#### PROVIDED DATA:
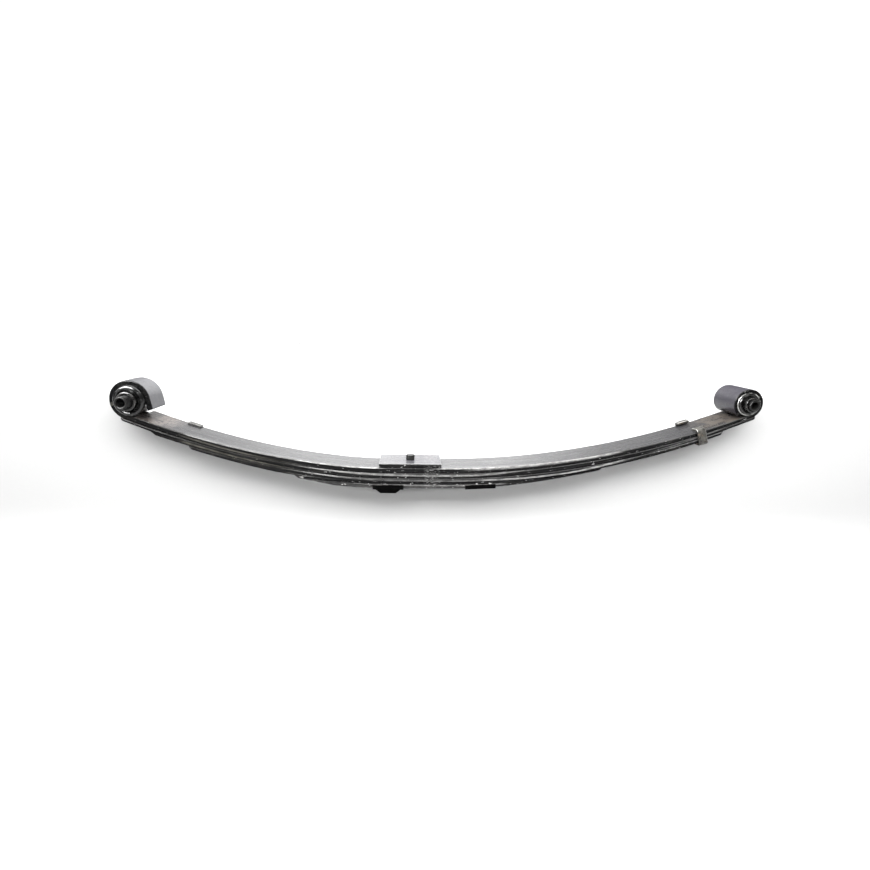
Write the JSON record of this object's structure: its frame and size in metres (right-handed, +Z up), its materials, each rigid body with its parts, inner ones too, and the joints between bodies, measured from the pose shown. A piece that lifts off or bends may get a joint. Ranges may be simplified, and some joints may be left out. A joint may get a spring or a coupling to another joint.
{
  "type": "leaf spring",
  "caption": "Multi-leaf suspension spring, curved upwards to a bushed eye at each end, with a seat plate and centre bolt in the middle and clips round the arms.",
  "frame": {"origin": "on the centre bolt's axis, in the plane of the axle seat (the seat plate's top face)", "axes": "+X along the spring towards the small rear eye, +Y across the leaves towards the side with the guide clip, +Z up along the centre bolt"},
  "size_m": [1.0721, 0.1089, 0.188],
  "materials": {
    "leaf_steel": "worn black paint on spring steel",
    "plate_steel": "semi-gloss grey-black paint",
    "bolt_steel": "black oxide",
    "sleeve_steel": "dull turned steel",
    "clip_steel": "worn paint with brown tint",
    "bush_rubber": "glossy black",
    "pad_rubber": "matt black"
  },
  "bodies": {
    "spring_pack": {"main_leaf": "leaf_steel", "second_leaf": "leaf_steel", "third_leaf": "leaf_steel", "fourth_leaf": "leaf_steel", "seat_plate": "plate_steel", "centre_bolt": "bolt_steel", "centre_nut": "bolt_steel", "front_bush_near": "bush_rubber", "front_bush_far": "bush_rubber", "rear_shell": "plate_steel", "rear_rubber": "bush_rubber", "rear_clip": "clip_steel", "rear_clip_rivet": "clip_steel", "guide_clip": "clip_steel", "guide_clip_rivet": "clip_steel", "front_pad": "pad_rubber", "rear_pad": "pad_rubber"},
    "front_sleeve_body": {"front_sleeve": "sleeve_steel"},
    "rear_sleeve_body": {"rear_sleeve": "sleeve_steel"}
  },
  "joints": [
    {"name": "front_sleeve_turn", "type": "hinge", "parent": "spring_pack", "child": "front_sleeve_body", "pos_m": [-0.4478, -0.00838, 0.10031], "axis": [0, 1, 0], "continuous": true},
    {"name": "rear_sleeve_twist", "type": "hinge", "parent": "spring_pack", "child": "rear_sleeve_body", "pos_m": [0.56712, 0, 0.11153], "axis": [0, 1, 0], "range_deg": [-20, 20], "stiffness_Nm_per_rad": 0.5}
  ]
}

#### TASK DESCRIPTION:
Copy down the whole of the data above, matching it exactly.

#### CORRECT RESPONSE:
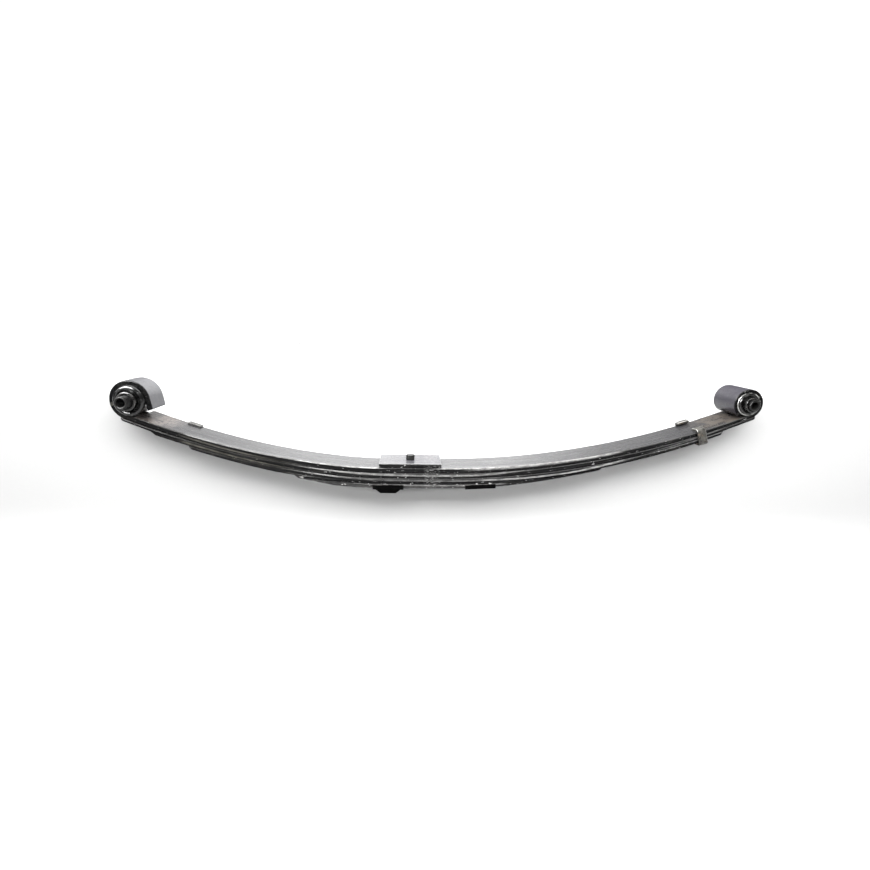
Write the JSON record of this object's structure: its frame and size in metres (right-handed, +Z up), its materials, each rigid body with its parts, inner ones too, and the joints between bodies, measured from the pose shown. A piece that lifts off or bends may get a joint. Ranges may be simplified, and some joints may be left out. A joint may get a spring or a coupling to another joint.
{
  "type": "leaf spring",
  "caption": "Multi-leaf suspension spring, curved upwards to a bushed eye at each end, with a seat plate and centre bolt in the middle and clips round the arms.",
  "frame": {"origin": "on the centre bolt's axis, in the plane of the axle seat (the seat plate's top face)", "axes": "+X along the spring towards the small rear eye, +Y across the leaves towards the side with the guide clip, +Z up along the centre bolt"},
  "size_m": [1.0721, 0.1089, 0.188],
  "materials": {
    "leaf_steel": "worn black paint on spring steel",
    "plate_steel": "semi-gloss grey-black paint",
    "bolt_steel": "black oxide",
    "sleeve_steel": "dull turned steel",
    "clip_steel": "worn paint with brown tint",
    "bush_rubber": "glossy black",
    "pad_rubber": "matt black"
  },
  "bodies": {
    "spring_pack": {"main_leaf": "leaf_steel", "second_leaf": "leaf_steel", "third_leaf": "leaf_steel", "fourth_leaf": "leaf_steel", "seat_plate": "plate_steel", "centre_bolt": "bolt_steel", "centre_nut": "bolt_steel", "front_bush_near": "bush_rubber", "front_bush_far": "bush_rubber", "rear_shell": "plate_steel", "rear_rubber": "bush_rubber", "rear_clip": "clip_steel", "rear_clip_rivet": "clip_steel", "guide_clip": "clip_steel", "guide_clip_rivet": "clip_steel", "front_pad": "pad_rubber", "rear_pad": "pad_rubber"},
    "front_sleeve_body": {"front_sleeve": "sleeve_steel"},
    "rear_sleeve_body": {"rear_sleeve": "sleeve_steel"}
  },
  "joints": [
    {"name": "front_sleeve_turn", "type": "hinge", "parent": "spring_pack", "child": "front_sleeve_body", "pos_m": [-0.4478, -0.00838, 0.10031], "axis": [0, 1, 0], "continuous": true},
    {"name": "rear_sleeve_twist", "type": "hinge", "parent": "spring_pack", "child": "rear_sleeve_body", "pos_m": [0.56712, 0, 0.11153], "axis": [0, 1, 0], "range_deg": [-20, 20], "stiffness_Nm_per_rad": 0.5}
  ]
}